Restate the span of lines that starts with the line containing "high = [for" and ends with the line containing "in imported if", word for word, including both, with nothing else.

■ ■ ■ ■ ■

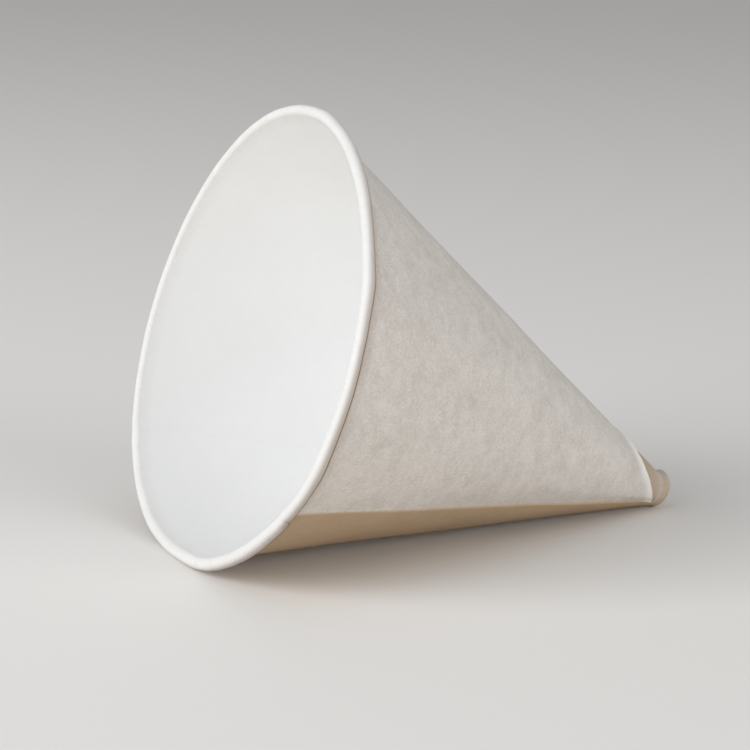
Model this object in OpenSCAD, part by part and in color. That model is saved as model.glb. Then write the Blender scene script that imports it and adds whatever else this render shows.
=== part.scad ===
/* [Mouth] */
// Diameter over the rolled rim, before the mouth goes out of round
mouth_d = 71.8; // [56:0.1:100]
// Outer radius of the rolled rim's section
curl_r = 0.88; // [0.8:0.01:1.6]
// Gap left between the rim's rolled-in edge and the wall
curl_gap = 0.1; // [0.05:0.01:0.2]
// Angle by which the mouth's plane leans from square to the axis
mouth_lean = 5.2; // [0:0.1:8]
// Direction in which the rim stands furthest out, round the axis from the top
mouth_lean_at = 37; // [0:1:359]
/* [Cone] */
// Slant length from the cone's geometric point to the middle of the rolled rim
slant_len = 96.9; // [75:0.1:130]
/* [Wound sheet] */
// Thickness of the paper
sheet_t = 0.25; // [0.15:0.01:0.35]
// Direction of the sheet's outer free edge, round the axis from the top
seam_at = 124.5; // [0:0.5:359.5]
// Angle over which the sheet lies double
overlap = 111; // [30:1:150]
// Angle in which the single sheet sinks by its thickness to slip under that edge
settle = 16; // [8:1:30]
/* [Out of round] */
// Push of the oval out from a true circle, at the rim
oval_by = 0.96; // [0:0.01:2]
// Direction of the oval's long way
oval_at = 102; // [0:1:359]
// Push of a three-sided form, at the rim
three_by = 0.34; // [0:0.01:1]
// Direction of one of its three corners
three_at = 108; // [0:1:359]
// Push of a four-sided form, at the rim
four_by = 0.19; // [0:0.01:1]
// Direction of one of its four corners
four_at = 132; // [0:1:359]
/* [Wound point] */
// Distance along the axis from the geometric point to the cut end
tip_cut = 6.5; // [4:0.1:9]
// Length of the flared lip at the cut end
lip_len = 1.8; // [1:0.1:3]
// Height of that lip over the cone where it is least
lip_low = 0.3; // [0.1:0.01:0.6]
// Height of the ear that the lip has on one side
ear_rise = 0.9; // [0.1:0.01:1.4]
// Direction of that ear
ear_at = 12; // [0:1:359]
// Depth of the hollow in the cut end
tip_hollow = 0.8; // [0.3:0.1:1.5]
// Thickness of the closed fold behind that hollow
tip_fold = 1; // [0.6:0.1:2]
// Least bare length between the lip and the outer wrap's cut edge
wrap_gap = 0.4; // [0.2:0.1:3]
// How far the outer wrap's cut edge swings to each side of its middle
wrap_swing = 5.9; // [0:0.1:8]
// Direction in which that cut edge lies furthest up the cone
wrap_far_at = 332; // [0:1:359]
// Length over which the outer wrap flares at its cut edge
flare_len = 4; // [2:0.1:6]
// Height of that flare where it is greatest
flare_high = 0.34; // [0.1:0.01:0.4]
// Height of that flare where it is least, under the point
flare_low = 0.1; // [0.05:0.01:0.4]
// Direction in which that flare is greatest
flare_at = 20; // [0:1:359]
/* [Hidden] */
// Angle between the generators of the mesh round the cone
facet_angle = 3.75;
// Width of the slope that stands for a sheet's square edge, in degrees
edge_angle = 0.4;
// Number of steps round the hollow side and the round side of the rolled rim
curl_in_steps = 11;
curl_out_steps = 15;
// Number of facets along the wall
wall_steps = 3;
// Thickness of the wall at the lip, and where two wraps lie on each other in the point
lip_t = 1.5 * sheet_t;
wound_t = 2 * sheet_t;
// Share of the lip's length at which it starts to fall, then the share and height of a point on that fall
lip_crest = 0.4;
lip_fall = [0.75, 0.3];
// Shares of the flare's length at which its face bends, and the power by which it falls
flare_bends = [0, 0.15, 0.4];
flare_power = 3;
// Slant lengths past the outer wrap's edge at which the second wrap inside the cup is full and has ended
inner_full = 2;
inner_end = 8;
// Height of the closed fold's bowl, of its flat middle, and the share of the width that is flat
bowl_high = 0.8;
bowl_low = 0.2;
bowl_flat = 0.5;
// Axial place of the bowl's middle
floor_at = tip_cut + tip_hollow + tip_fold;
// Radius of the hollow side of the rolled rim where the sheet is single
curl_hollow = curl_r - sheet_t;
// Half angle of the outer face of the wall, from the width over the rolled rim
half_angle = asin((mouth_d / 2 - curl_r) / norm([slant_len, curl_hollow]))
    - atan(curl_hollow / slant_len);
// Slant distance from the geometric point to the cut end
tip_slant = tip_cut / cos(half_angle);
// Directions at which the doubled stretch and the single stretch end
inner_edge_at = seam_at + overlap;
sinking_at = seam_at + 360 - settle;

function ease(x) = (1 - cos(180 * x)) / 2;
function near(a, at) = (1 + cos(a - at)) / 2;
function mix(from, to, share) = from + (to - from) * share;
function spread(from, to, steps) = [for (i = [0:steps]) mix(from, to, i / steps)];
function steps_in(angle) = ceil(angle / facet_angle);

// Directions of the generators: doubled stretch, single stretch, stretch that sinks to the seam
doubled = spread(seam_at + edge_angle / 2, inner_edge_at - edge_angle / 2, steps_in(overlap));
single = spread(inner_edge_at + edge_angle / 2, sinking_at, steps_in(sinking_at - inner_edge_at));
sinking_steps = steps_in(settle);
sinking = spread(sinking_at, seam_at + 360 - edge_angle / 2, sinking_steps);
directions = concat(doubled, single, [for (i = [1:sinking_steps]) sinking[i]]);

// Layers of the wall, and the heights of its outer and inner faces over the nominal cone
function layers(a) = a < inner_edge_at ? 2 : 1;
function thickness(a) = sheet_t * layers(a);
function outer_lift(a) = a < sinking_at ? 0 : -sheet_t * ease((a - sinking_at) / settle);
function inner_lift(a) = outer_lift(a) - thickness(a);

// Half angle of the wall and slant length to the rim, in one direction
function push(a) = oval_by * cos(2 * (a - oval_at)) + three_by * cos(3 * (a - three_at))
    + four_by * cos(4 * (a - four_at));
function wall_angle(a) = half_angle + asin(push(a) / slant_len);
function rim_slant(a) = slant_len / (1 - tan(mouth_lean) * tan(half_angle) * cos(a - mouth_lean_at));
function wrap_slant(a) = tip_slant + lip_len + wrap_gap + 2 * wrap_swing * near(a, wrap_far_at);

// Point of the section at a slant distance and a height over the wall, as [along the axis, from the axis]
function on_wall(a, slant, lift) = [
    slant * cos(wall_angle(a)) - lift * sin(wall_angle(a)),
    slant * sin(wall_angle(a)) + lift * cos(wall_angle(a))
];

// Rolled rim: the sheet turns outward and down until its edge nearly meets the wall
function hollow_r(a) = curl_hollow - sheet_t * (layers(a) - 1) / 2;
function round_r(a) = hollow_r(a) + thickness(a);
function curl_turn(a) = 360 - acos((hollow_r(a) - curl_gap) / round_r(a));
function curl_lift(a) = outer_lift(a) + hollow_r(a);
// The roll's top stays level over the seam, so that the outer sheet's edge stands proud only outside
function curl_slant(a) = rim_slant(a) + curl_r - round_r(a);
function on_curl(a, r, turn) = on_wall(a, curl_slant(a) + r * sin(turn), curl_lift(a) - r * cos(turn));

// Wound point: hollow end, flared lip, inner wrap, then the outer wrap's flared cut edge
function lip_rise(a) = mix(lip_low, ear_rise, pow(near(a, ear_at), 2));
function flare_rise(a) = mix(flare_low, flare_high, sqrt(near(a, flare_at)));
function tip_r(a) = tip_cut * tan(wall_angle(a));
function on_lip(a, share, height) = on_wall(a, tip_slant + lip_len * share, lip_rise(a) * height);
function on_flare(a, share) = on_wall(
    a,
    wrap_slant(a) + flare_len * share,
    outer_lift(a) + flare_rise(a) * pow(1 - share, flare_power)
);
function point_rows(a) = concat(
    [
        [tip_cut + tip_hollow, tip_r(a) - wound_t],
        [tip_cut, tip_r(a) + lip_rise(a) - lip_t],
        [tip_cut, tip_r(a) + lip_rise(a)],
        on_lip(a, lip_crest, 1),
        on_lip(a, lip_fall[0], lip_fall[1]),
        on_lip(a, 1, 0),
        on_wall(a, wrap_slant(a), outer_lift(a))
    ],
    [for (share = flare_bends) on_flare(a, share)]
);
function outer_rows(a) = [
    for (share = spread(0, 1, wall_steps))
        if (share < 1) on_wall(a, mix(wrap_slant(a) + flare_len, rim_slant(a), share), outer_lift(a))
];
function curl_rows(a) = concat(
    [for (turn = spread(0, curl_turn(a), curl_in_steps)) on_curl(a, hollow_r(a), turn)],
    [for (turn = spread(curl_turn(a), 0, curl_out_steps)) on_curl(a, round_r(a), turn)]
);
function inner_rows(a) = [
    for (share = spread(1, 0, wall_steps))
        if (share < 1) on_wall(a, mix(wrap_slant(a) + inner_end, rim_slant(a), share), inner_lift(a))
];

// Inside of the point, where the second wrap doubles the wall down to the closed fold
function bowl_r(a) = (floor_at + bowl_high) * tan(wall_angle(a)) - wound_t;
function floor_rows(a) = [
    on_wall(a, wrap_slant(a) + inner_full, inner_lift(a) - sheet_t),
    [floor_at + bowl_high, bowl_r(a)],
    [floor_at + bowl_low, bowl_r(a) * bowl_flat]
];
function section(a) = concat(point_rows(a), outer_rows(a), curl_rows(a), inner_rows(a), floor_rows(a));

// Slope of the axis as the cup lies: a line under the rim's roll and under the point at the bottom
function seat_angle(from, to, r) =
    atan2(to[1] - from[1], to[0] - from[0]) + asin(r / norm(to - from));
bottom = 180;
rim_centre = on_wall(bottom, curl_slant(bottom), curl_lift(bottom));
lip_seat = seat_angle(on_lip(bottom, lip_crest, 1), rim_centre, round_r(bottom));
wrap_seat = seat_angle(on_flare(bottom, 0), rim_centre, round_r(bottom));
lie_angle = min(lip_seat, wrap_seat);

// Place in space of a point of the section: mouth to -X and up, point to +X, 90 degrees to -Y
function placed(p, a) = [
    -p[0] * cos(lie_angle) + p[1] * cos(a) * sin(lie_angle),
    -p[1] * sin(a),
    p[0] * sin(lie_angle) + p[1] * cos(a) * cos(lie_angle)
];

// One closed wall: the section is lofted round the axis and ends in a vertex on it at each side
module paper_cone() {
    sections = [for (a = directions) section(a)];
    rows = len(sections[0]);
    columns = len(directions);
    hollow_end = placed([tip_cut + tip_hollow, 0], 0);
    floor_end = placed([floor_at, 0], 0);
    skin = [for (c = [0:columns - 1]) for (p = sections[c]) placed(p, directions[c])];
    points = concat(skin, [hollow_end, floor_end]);
    low = [for (i = [0:2]) min([for (p = points) p[i]])];
    high = [for (i = [0:2]) max([for (p = points) p[i]])];
    bands = [
        for (c = [0:columns - 1])
            let (here = c * rows, next = (c + 1) % columns * rows)
                for (r = [0:rows - 2])
                    for (half = [0, 1])
                        half == 0
                            ? [here + r, next + r, next + r + 1]
                            : [here + r, next + r + 1, here + r + 1]
    ];
    ends = [
        for (c = [0:columns - 1])
            let (here = c * rows, next = (c + 1) % columns * rows)
                for (end = [0, 1])
                    end == 0
                        ? [columns * rows, next, here]
                        : [columns * rows + 1, here + rows - 1, next + rows - 1]
    ];
    color("whitesmoke")
        translate([-(low[0] + high[0]) / 2, -(low[1] + high[1]) / 2, -low[2]])
            polyhedron(points = points, faces = concat(bands, ends), convexity = 6);
}

paper_cone();
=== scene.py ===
import bpy
import numpy as np
from mathutils import Matrix


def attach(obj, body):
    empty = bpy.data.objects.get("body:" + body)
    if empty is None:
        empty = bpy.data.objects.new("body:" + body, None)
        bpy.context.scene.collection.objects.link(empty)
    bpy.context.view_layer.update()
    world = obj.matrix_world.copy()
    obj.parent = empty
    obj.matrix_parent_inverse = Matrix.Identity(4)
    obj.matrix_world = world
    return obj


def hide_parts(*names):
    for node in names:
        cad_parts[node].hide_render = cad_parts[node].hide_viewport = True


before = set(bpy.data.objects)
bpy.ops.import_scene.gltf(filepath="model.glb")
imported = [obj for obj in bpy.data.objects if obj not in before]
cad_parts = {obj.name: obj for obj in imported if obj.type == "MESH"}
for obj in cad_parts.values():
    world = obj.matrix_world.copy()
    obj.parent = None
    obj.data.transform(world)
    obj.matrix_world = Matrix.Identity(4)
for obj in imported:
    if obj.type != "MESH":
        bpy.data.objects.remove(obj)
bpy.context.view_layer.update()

# The wound sheet
# The cup is one sheet of white paper, wound into a cone and glued where it overlaps, so that it lies
# double along its lower side. The outer free edge is the seam on the near side. The inner free edge lies
# underneath.
MM = 0.001  # the cup's sizes are in millimetres, and its directions in radians unless degrees are named
SHEET = 0.25  # thickness of the paper
MOUTH = 71.8  # across the rolled rim
SLANT = 96.9  # from the cone's geometric point to the middle of the roll
ROLL = 0.88  # outer radius of the roll where the sheet is single
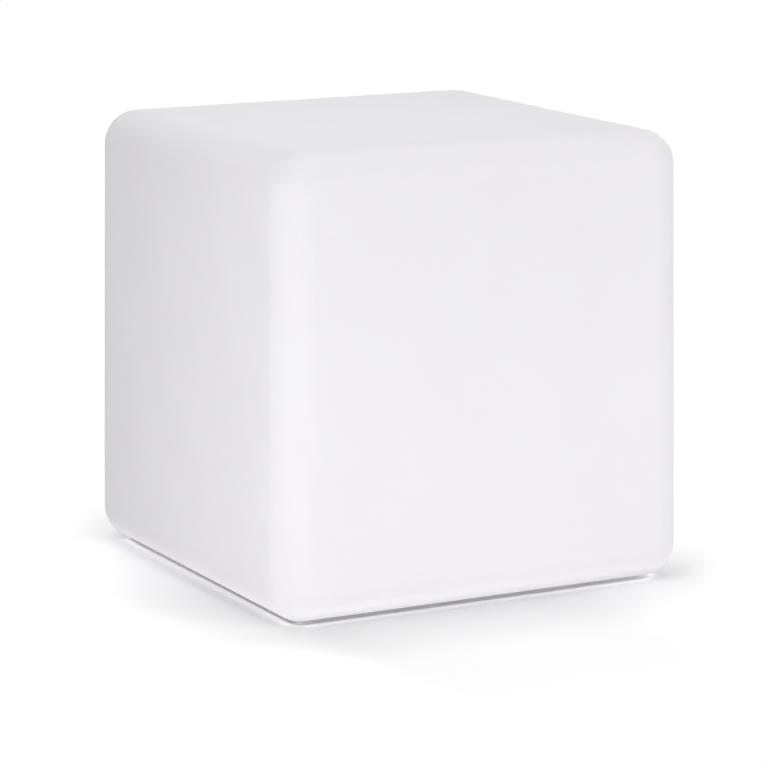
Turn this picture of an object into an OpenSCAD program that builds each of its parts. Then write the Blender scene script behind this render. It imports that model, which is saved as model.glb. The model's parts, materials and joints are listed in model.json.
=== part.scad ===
// Rechargeable outdoor light cube: a rounded, hollow plastic cube that stands on rubber feet.
// A sealed module with lights, battery, switch and charging socket is screwed up into its base.
// Millimetres. +Z is up, and the origin is on the floor, under the middle of the cube.

/* [Cube] */
// Width and depth at the widest level, just above the base
cube_w = 400; // [370:5:600]
// Height of the moulding, without its feet
cube_h = 400; // [250:5:600]
// Slope of each side, inwards towards the top, in degrees
side_draft = 0.7; // [0:0.1:2]
// Radius of every outside edge and corner
edge_r = 31; // [15:1:45]
// Thickness of the moulded wall
wall = 3.5; // [3:0.1:6]

/* [Feet] */
// Diameter of a rubber foot
foot_d = 26; // [16:1:36]
// Thickness of a foot
foot_t = 3.5; // [2.5:0.5:6]
// Depth of the pocket that a foot is glued into
foot_pocket = 1.5; // [0.5:0.1:2]
// From a side of the cube to the middle of a foot
foot_inset = 55; // [46:1:62]
// Chamfer around the lower edge of a foot
foot_chamfer = 0.6; // [0.2:0.1:1]

/* [Base recess] */
// Diameter of the round recess in the base
recess_d = 214; // [206:1:240]
// Depth of the recess
recess_depth = 36; // [34:1:60]
// Chamfer around the mouth of the recess
recess_chamfer = 3; // [1:0.5:6]
// Thickness of the land that the module is screwed to
land_t = 5; // [4:0.5:8]

/* [Base cover] */
// Gap between the edge of the base cover and the wall of the recess
cover_gap = 5; // [1:0.5:8]
// Thickness of the base cover
cover_t = 4; // [3:0.5:6]
// Chamfer around the lower edge of the base cover
cover_chamfer = 1; // [0.4:0.1:1.5]
// Thickness of the gasket between cover and land
gasket_t = 2; // [1:0.5:3]
// Depth of the flat seats that are sunk into the cover for washers and seals
seat_depth = 0.6; // [0.4:0.1:1]

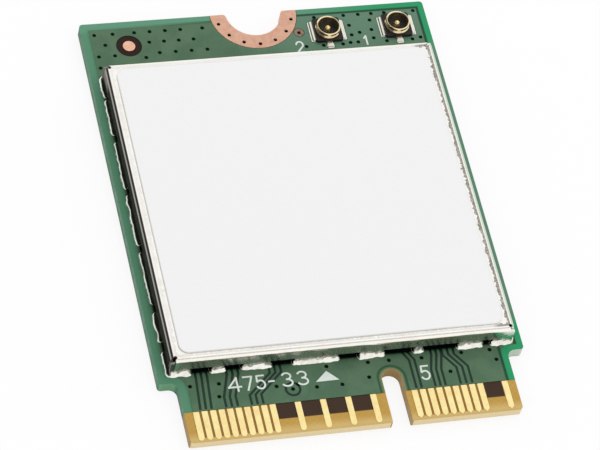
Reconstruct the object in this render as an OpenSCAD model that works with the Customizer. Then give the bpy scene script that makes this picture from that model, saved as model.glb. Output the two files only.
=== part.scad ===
// Radio card with a short edge connector, a soldered shield can and two push-on antenna jacks.
// X runs across the card, Y runs from the contact edge to the fixing notch, Z rises from the underside.
// The origin is the middle of the board, on the plane that it rests on.

/* [Board] */
// Width of the board
board_w = 22; // [21.5:0.5:30]
// Length of the board from the contact edge to the fixing end
board_l = 30; // [30:1:80]
// Thickness of the board over both skins
board_t = 0.8; // [0.6:0.1:1.6]
// Thickness of the copper and lacquer on each face
skin_t = 0.04; // [0.03:0.01:0.06]
// Rounding of the outer corners
corner_r = 0.2; // [0.1:0.05:0.5]
// Bare strip along the outline where the copper under the lacquer stops
band_w = 0.5; // [0.3:0.05:0.55]
// Width of the same strip round the key slot
key_band_w = 0.2; // [0.15:0.05:0.3]
// Depth by which the lacquer sinks where there is no copper under it
sink_t = 0.02; // [0.01:0.005:0.03]
// Clearance between a pad and the lacquer round it
pad_gap = 0.03; // [0.02:0.01:0.1]

/* [Edge connector] */
// Width of the tongue that enters the socket
tongue_w = 19.85; // [19.2:0.05:20]
// Length of the tongue from its end to the shoulders
tongue_l = 4; // [3.8:0.1:4.3]
// Rounding where the tongue meets the shoulders
shoulder_r = 0.5; // [0.2:0.1:0.5]
// Spacing between neighbouring contacts on one face
pitch = 0.5; // [0.5:0.01:0.52]
// Width of a contact
contact_w = 0.35; // [0.25:0.01:0.42]
// Length of a contact
contact_l = 1.88; // [1.5:0.02:2]
// Bare board between the contact tips and the end of the tongue
tip_gap = 0.1; // [0.05:0.05:0.5]
// Width of the key slot
key_w = 1.2; // [1:0.05:1.4]
// Depth of the key slot
key_l = 3.5; // [3:0.1:3.7]
// Bevel along the end of the tongue
bevel = 0.1; // [0.05:0.05:0.2]

/* [Fixing notch] */
// Radius of the half round notch that the fixing screw passes
fix_r = 1.75; // [1.5:0.05:2]
// Radius of the copper under the screw head
fix_pad_r = 2.75; // [2.65:0.05:3]
// Thickness of the plating in the notch
plating_t = 0.05; // [0.03:0.01:0.08]
// Number of vias in the copper under the screw head
fix_via_n = 7; // [5:2:7]

/* [Vias and marks] */
// Radius of a via
via_r = 0.12; // [0.1:0.01:0.15]
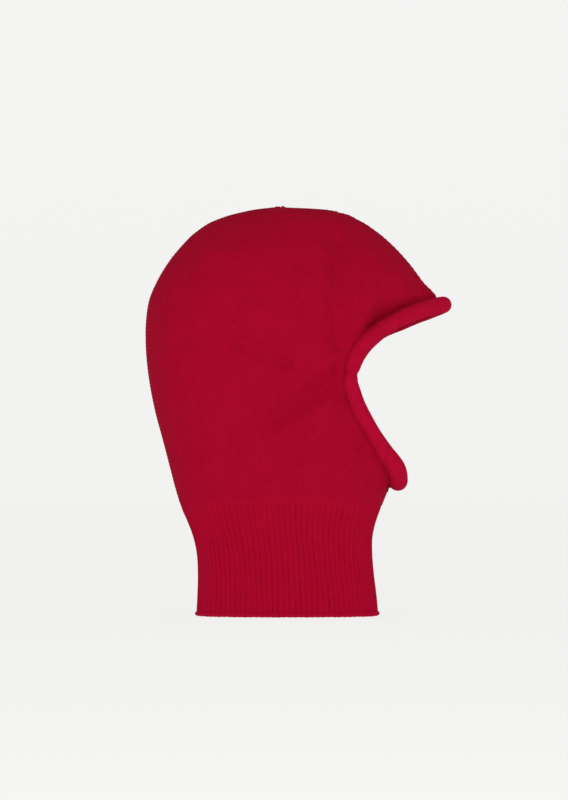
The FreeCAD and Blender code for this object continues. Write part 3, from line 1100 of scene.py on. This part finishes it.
def build_neck():
    rib = neck_rib()
    # The hem takes the rolled material: painted sheen makes it lighter than the rib along its
    # edge.
    closed_ring(
        "hem_edge", depth=1.7, height=2.5, radial=3.1, upright=2.2, wave=0.09, slot="rib_knit"
    )
    closed_ring(
        "neck_seam", depth=2.05, height=0.8, radial=1.75, upright=1.3, wave=0.1,
        slot="linking_yarn", follow_join=True,
    )
    neck_back_seam()


def build_label():
    label = care_label()
    stitches = label_stitches()


# --- studio -------------------------------------------------------------------------------

# In metres, but for the sensor.
AIM = Vector((-0.0033, 0.0, 0.2056))
DISTANCE = 5.5
FIELD_HEIGHT = 0.762
SENSOR = 36.0
FLOOR_RADIUS = 6.6
WALL_CURVE = 0.9
WALL_TOP = 2.6


def build_camera():
    """Level and square to the right side."""
    data = bpy.data.cameras.new("camera")
    data.sensor_width = SENSOR
    data.lens = SENSOR * DISTANCE / FIELD_HEIGHT
    camera = bpy.data.objects.new("camera", data)
    camera.location = AIM + Vector((0, -DISTANCE, 0))
    camera.rotation_euler = (math.pi / 2, 0, 0)
    bpy.context.scene.collection.objects.link(camera)
    bpy.context.scene.camera = camera


def paper_material():
    """Pale matte paper with a very soft unevenness, lit a little from behind."""
    n = Nodes("paper")
    shade = n.blend(n.noise(1.7, 1.0), (0.10, 0.10, 0.099, 1), (0.12, 0.12, 0.119, 1))
    n.feed(n.shader.inputs["Base Color"], shade)
    n.shader.inputs["Roughness"].default_value = 1.0
    n.shader.inputs["Specular IOR Level"].default_value = 0.0
    n.shader.inputs["Emission Color"].default_value = (1.0, 1.0, 0.99, 1.0)
    n.shader.inputs["Emission Strength"].default_value = 0.81
    return n.material


def build_backdrop():
    """A round floor that curves up into a low wall, far enough out to hold every view."""
    bend = np.linspace(0, math.pi / 2, 20)
    curve = FLOOR_RADIUS + WALL_CURVE * np.sin(bend)
    radius = np.concatenate(([0.02, 3.0], curve, curve[-1:]))
    z = np.concatenate(([0.0, 0.0], WALL_CURVE * (1 - np.cos(bend)), [WALL_TOP]))
    around = np.linspace(0, 2 * math.pi, 96, endpoint=False)
    x = radius[:, None] * np.cos(around)
    y = radius[:, None] * np.sin(around)
    points = np.stack((x, y, z[:, None] + 0 * x), -1).reshape(-1, 3)
    faces = grid_faces(len(radius), len(around), closed_columns=True).tolist()
    faces.append(list(range(len(around))))
    mesh = bpy.data.meshes.new("backdrop")
    mesh.from_pydata(points.tolist(), [], faces)
    mesh.materials.append(paper_material())
    mesh.shade_smooth()
    backdrop = bpy.data.objects.new("backdrop", mesh)
    bpy.context.scene.collection.objects.link(backdrop)


def area_light(name, place, width, height, power):
    """A soft panel that faces the object."""
    data = bpy.data.lights.new(name, "AREA")
    data.shape = "RECTANGLE"
    data.size = width
    data.size_y = height
    data.energy = power
    light = bpy.data.objects.new(name, data)
    light.location = place
    light.rotation_euler = (AIM - light.location).to_track_quat("-Z", "Y").to_euler()
    light.visible_camera = False
    bpy.context.scene.collection.objects.link(light)


def build_light():
    """Even white light from all round, and two soft panels from the front."""
    world = bpy.data.worlds.new("world")
    bpy.context.scene.world = world
    world.use_nodes = True
    background = world.node_tree.nodes["Background"]
    background.inputs["Color"].default_value = (1, 1, 1, 1)
    background.inputs["Strength"].default_value = 0.56
    area_light("key", Vector((0.1, -4.2, 1.0)), width=1.8, height=1.0, power=40)
    area_light("fill", Vector((0.6, -6.0, 0.17)), width=2.4, height=0.28, power=60)
    bpy.context.scene.view_settings.view_transform = "Standard"


build_camera()
build_light()
build_backdrop()
build_hood()
build_face_edge()
build_neck()
build_label()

■ ■ ■ ■ ■

SOLUTION FOR THIS TASK
    high = [for (i = [0:2]) max([for (p = points) p[i]])];
    bands = [
        for (c = [0:columns - 1])
            let (here = c * rows, next = (c + 1) % columns * rows)
                for (r = [0:rows - 2])
                    for (half = [0, 1])
                        half == 0
                            ? [here + r, next + r, next + r + 1]
                            : [here + r, next + r + 1, here + r + 1]
    ];
    ends = [
        for (c = [0:columns - 1])
            let (here = c * rows, next = (c + 1) % columns * rows)
                for (end = [0, 1])
                    end == 0
                        ? [columns * rows, next, here]
                        : [columns * rows + 1, here + rows - 1, next + rows - 1]
    ];
    color("whitesmoke")
        translate([-(low[0] + high[0]) / 2, -(low[1] + high[1]) / 2, -low[2]])
            polyhedron(points = points, faces = concat(bands, ends), convexity = 6);
}

paper_cone();
=== scene.py ===
import bpy
import numpy as np
from mathutils import Matrix


def attach(obj, body):
    empty = bpy.data.objects.get("body:" + body)
    if empty is None:
        empty = bpy.data.objects.new("body:" + body, None)
        bpy.context.scene.collection.objects.link(empty)
    bpy.context.view_layer.update()
    world = obj.matrix_world.copy()
    obj.parent = empty
    obj.matrix_parent_inverse = Matrix.Identity(4)
    obj.matrix_world = world
    return obj


def hide_parts(*names):
    for node in names:
        cad_parts[node].hide_render = cad_parts[node].hide_viewport = True


before = set(bpy.data.objects)
bpy.ops.import_scene.gltf(filepath="model.glb")
imported = [obj for obj in bpy.data.objects if obj not in before]
cad_parts = {obj.name: obj for obj in imported if obj.type == "MESH"}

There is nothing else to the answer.